The
classic example of a
crossword game. Though it wasn't the first, today it is the game against which all other games where words are built
across and
down on a
board are compared.
Scrabble is played on a 15x15 board by two to four players. Players each draw 7 letter tiles from a bag of 100 tiles and replenish their racks to 7 after each play. Each letter is worth a certain number of points, from 1 for common letters to 10 for Q and Z, but two tiles are blank. The blank tiles may be turned into any letter when played but are worth no points.
Players take turns, on each turn playing one word using tile(s) from their rack. (Additional words may be formed in a turn perpendicular to that word, but all letters must be part of one main word.) Players receive a score based on the sum of values of the letters in the word(s) formed or modified, taking into account bonus squares that can double or triple the value of an individual letter or an entire word. The bonus squares only count on the turn a letter is played on them; future words using that letter count it normally.
Players receive a 50-point bonus for using all 7 tiles in a single turn; this is not doubled or tripled by bonus squares. The term bingo is used to describe such plays.
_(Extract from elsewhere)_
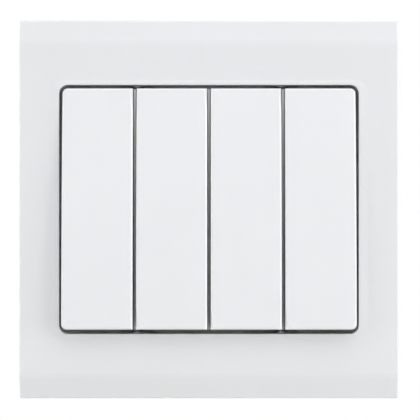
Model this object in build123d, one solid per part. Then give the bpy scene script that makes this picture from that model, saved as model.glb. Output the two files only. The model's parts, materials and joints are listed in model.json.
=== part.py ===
from build123d import *
import math
import os

# Four-gang wall light switch, in millimetres.
# X points right, Y points into the wall and Z points up. The wall is the plane Y = 0,
# and the origin is the middle of the four box screws.

# Cover plate
plate_width = 120.0
plate_height = 120.0
plate_depth = 9.0  # from the wall to the flat front
plate_wall = 2.0
band_height = 7.3  # sloping band along the top and the bottom
band_drop = 1.7
crease_round = 8.0
shoulder_round = 0.6
side_round = 0.5
opening_corner = 2.75
lip_foot = 1.6  # how far the raised lip reaches over the plate, above and below the row
lip_side_foot = 3.0
lip_top = 0.6
lip_height = 0.2
rim_wall = 1.3  # wall that runs back from the edge of the opening
rim_clearance = 0.4  # between that wall and the heads of the box screws
plate_rib = 1.2
plate_rib_depth = 1.8
plate_rib_places = (-33.0, 0.0, 33.0)
pry_notch_half_width = 4.0  # notch in the lower rim, for a screwdriver
pry_notch_depth = 1.2

# Row of rockers
gang_count = 4
gang_pitch = 23.44
rocker_gap = 1.1
rocker_height = 76.06
end_gap = 1.37  # above and below the row
rest_tilt = 3.0  # top pressed in, degrees from the middle of the travel

# Rocker cap
cap_proud = 2.4  # ends of the cap over the plate, at the middle of the travel
cap_crown = 0.8
cap_wall = 1.6
cap_skirt_to_wall = 6.0  # from the open back of the cap to the room's wall
cap_corner = 1.65  # only at the outer corners of the row
cap_edge_round = 0.7
cap_rib = 1.0
cap_rib_to_wall = 8.6
cap_rib_side = 5.6
cap_cross_rib = 20.0

# Actuator and its trunnions
pivot_to_wall = 5.5
trunnion_radius = 1.5
trunnion_clearance = 0.05
hub_half_height = 2.4
hub_back = 2.0  # hub behind the pivot
hub_half_length = 6.4
beam_front_to_wall = 9.0
beam_thickness = 1.4
beam_half_width = 4.5
beam_half_height = 11.5
web_half_width = 1.5
peg_half = 1.5
peg_height = 1.3
peg_side = 9.0
peg_clearance = 0.05
boss_wall = 1.2
tube_wall = 1.0
tube_reach = 12.1  # from the pivot to the open end
spring_seat = 2.3  # from the pivot to the closed end of the bore

# Plunger and its spring
plunger_half = 1.5  # square pin with a half-round nose
plunger_clearance = 0.08
plunger_reach = 13.5  # from the pivot to the tip of the nose
plunger_shank = 2.8
spigot_half = 0.55
spigot_length = 1.2
spring_wire = 0.4
spring_turns = 4
spring_facets = 6  # straight stretches in each turn
spring_side_clearance = 0.2
spring_end_clearance = 0.03

# See-saw contact
seesaw_clearance = 0.1  # between the nose and the strip, at the middle of the travel
seesaw_thickness = 0.8
seesaw_half_width = 2.5
seesaw_half_length = 8.5
seesaw_tilt = 6.0
knuckle_radius = 1.2
knuckle_clearance = 0.05
tip_place = 7.0
tip_half = 1.5
tip_thickness = 0.7
contact_gap_closed = 0.1

# Terminals and lock springs
strip_thickness = 0.8
strip_half_width = 4.0
strip_bend = 0.9
saddle_half_height = 2.4
saddle_gap = 0.4
clamp_to_wall = 2.5  # from the leg of each terminal to the wall of its chamber
leg_end_gap = 0.8
leaf_thickness = 0.3
leaf_half_width = 3.8
leaf_bend = 0.5
leaf_gap = 0.8

# Mechanism body and its two covers
body_half_width = 10.6
body_half_height = 18.5
body_wall = 1.4
body_back = 23.0
front_cover_thickness = 1.8
rear_cover_thickness = 2.4
partition_front = 15.0
partition_thickness = 1.2
slot_clearance = 0.15
chamber_rib_to_leg = 5.7
chamber_rib = 1.2
locating_lip = 0.9
locating_lip_depth = 2.0
locating_clearance = 0.1
tube_window_clearance = 0.9
cheek_thickness = 2.0
cheek_gap = 0.6  # between the hub and the cheek
cheek_half_height = 3.6
cheek_over_pivot = 1.4
cheek_mouth_half = 1.3
arm_thickness = 1.2
arm_half_width = 3.5
arm_clearance = 0.4
arm_hook = 0.9
arm_hook_height = 1.0
arm_hook_gap = 0.1
leg_thickness = 1.2
leg_half_width = 3.5
leg_clearance = 0.1
leg_reach = 7.6
leg_window_half = 2.3
leg_window = 1.6
leg_foot = 1.0
nub_clearance = 0.2
nub_height = 0.8
nub_tail = 0.2
wire_entry_radius = 1.7
wire_entry_side = 2.2
wire_entry_to_leg = 0.5
release_width = 2.4
release_height = 3.2
release_side = 2.6

# Support frame
frame_thickness = 2.6
frame_side_gap = 1.4
frame_corner = 1.5
frame_flange = 1.4
frame_flange_height = 1.5
window_overlap = 1.0  # frame over the flange of each mechanism, at the sides
window_overlap_end = 1.7
hook_to_side = 20.0  # middle of each hook to the side of the plate
hook_to_end = 10.0
hook_half_width = 4.0
hook_thickness = 1.4
hook_barb = 0.7
barb_lead = 0.25
hook_back_gap = 0.4  # between the hook's end and the frame
hook_clearance = 0.3
catch_thickness = 1.3
catch_height = 3.0
divider_foot = 0.9  # thin wall that stands in the gap between two rockers
divider_top = 0.45
divider_below_front = 0.6

# Wall box screws
screw_spacing_x = 46.0
screw_spacing_z = 83.5
screw_radius = 2.0
screw_neck_radius = 1.9
screw_length = 22.0  # behind the frame
screw_seat = 1.0  # frame under each head
screw_head_radius = 3.5
screw_head_height = 2.4
recess_length = 4.2
recess_width = 0.9
recess_depth = 1.2
slot_width = 4.5
slot_length = 8.0
pocket_clearance = 0.3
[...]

The primary strategy in the game consists of finding high-scoring plays using double and triple word scores, high-scoring letters on bonus squares, and bingos. Two important secondary strategies are avoiding leaving open good lines to the triple word score spaces, and saving blanks for good plays (bingos and others of 50 points or more, generally). Other strategies are rack balancing (trying to save useful letters like E's and S's and trying to achieve a good mixture of vowels and consonants and trying to get rid of most duplicate letters), tile tracking (like card counting; keeping track of what letters are left unplayed), and opening or closing the board (a player who is ahead should play so as to make it difficult to play large words, to avoid giving his opponent a chance for a big play to catch up.